Wednesday 12 February 2014

FOLLOW UP...

Well it seems I was having a highly volatile emotional day yesterday.  I was definitely feeling down and out, and while I do not feel the same today, I am still left feeling a mixture of things today.

As an update to what happened with my aforementioned date, after 4 days he sent me a message to say "how's your week going?" Actually it was almost more like 5 days since the message came very late in the evening. For some reason, instead of being relieved,  I was extremely angry.  Admittedly a lot of that was because of whatever wild hormonal, lunar experience I was going through, but in the light of a new day, where I am somewhat more rational, I still feel at a loss in this situation.  My heart and my gut tell me this guy is just wasting my time.  What I really feel, is that he spent those days of non-communication checking around to see if there was anyone else that was a better option, and when nothing came of that, he messaged me again.  I don't expect him to be exclusive to me after two dates, but I also don't want to be made to be a fall back incase nothing better comes along.  I deserve better.  I also feel like there were some discrepancies in the relationship that were potential deal breakers.  Fundamental things that you can't just compromise your way through.  But there is another part of me that is worried that I am being too rash and blowing things way out of proportion.  Is it possible that he thinks not messaging until late in the day, four days after our date, is actually totally normal?  Is it possible he thinks everything is great?  I mean how can he go from jamming his tongue in my mouth and cupping a breast to nothing for 4 days? So maybe he does think this is ok and progressing at a normal speed.

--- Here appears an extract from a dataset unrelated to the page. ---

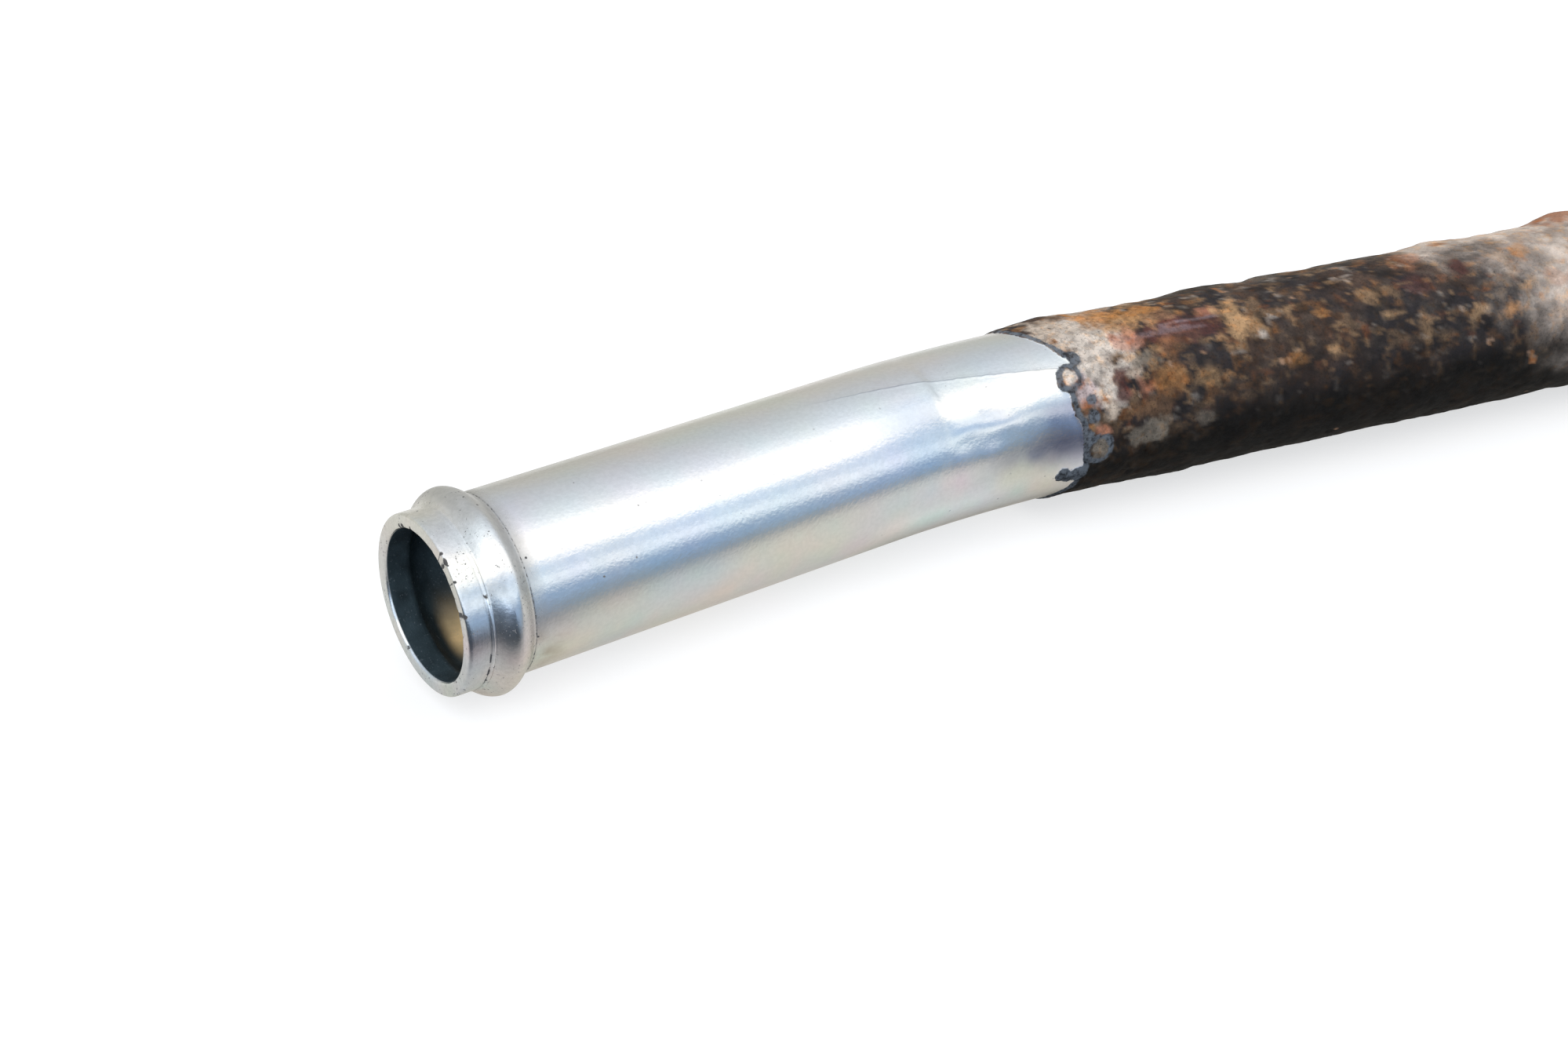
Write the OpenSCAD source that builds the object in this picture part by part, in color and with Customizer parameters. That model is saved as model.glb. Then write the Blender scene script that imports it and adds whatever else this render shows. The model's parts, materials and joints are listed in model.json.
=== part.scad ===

I honestly think my biggest issue right now is that I am pissed off about the delay in conversation because it makes me feel like he is just dicking me around.   As I said in my previous post, it's not like this was an amazing date and I don't feel like this would probably be more then just a few weeks of casual dating because of the aforementioned deal breakers.  So is it worth it to keep going out with him or are we both just wasting time?  On the other hand, it's not like I have men banging down the door over here so what's the harm….   And then in the back of my mind I just can't get help but worry about what happens in 6 months or 12 months if I don't meet anyone else, will I regret my decision to call it off with this guy?  Am I being rash?  I just don't know what to do.

Why is it so complicated and why am I making it so complicated???

So tonight I'm signing off as confused and irritated.  Hopefully I will have good news and fun stories for you soon.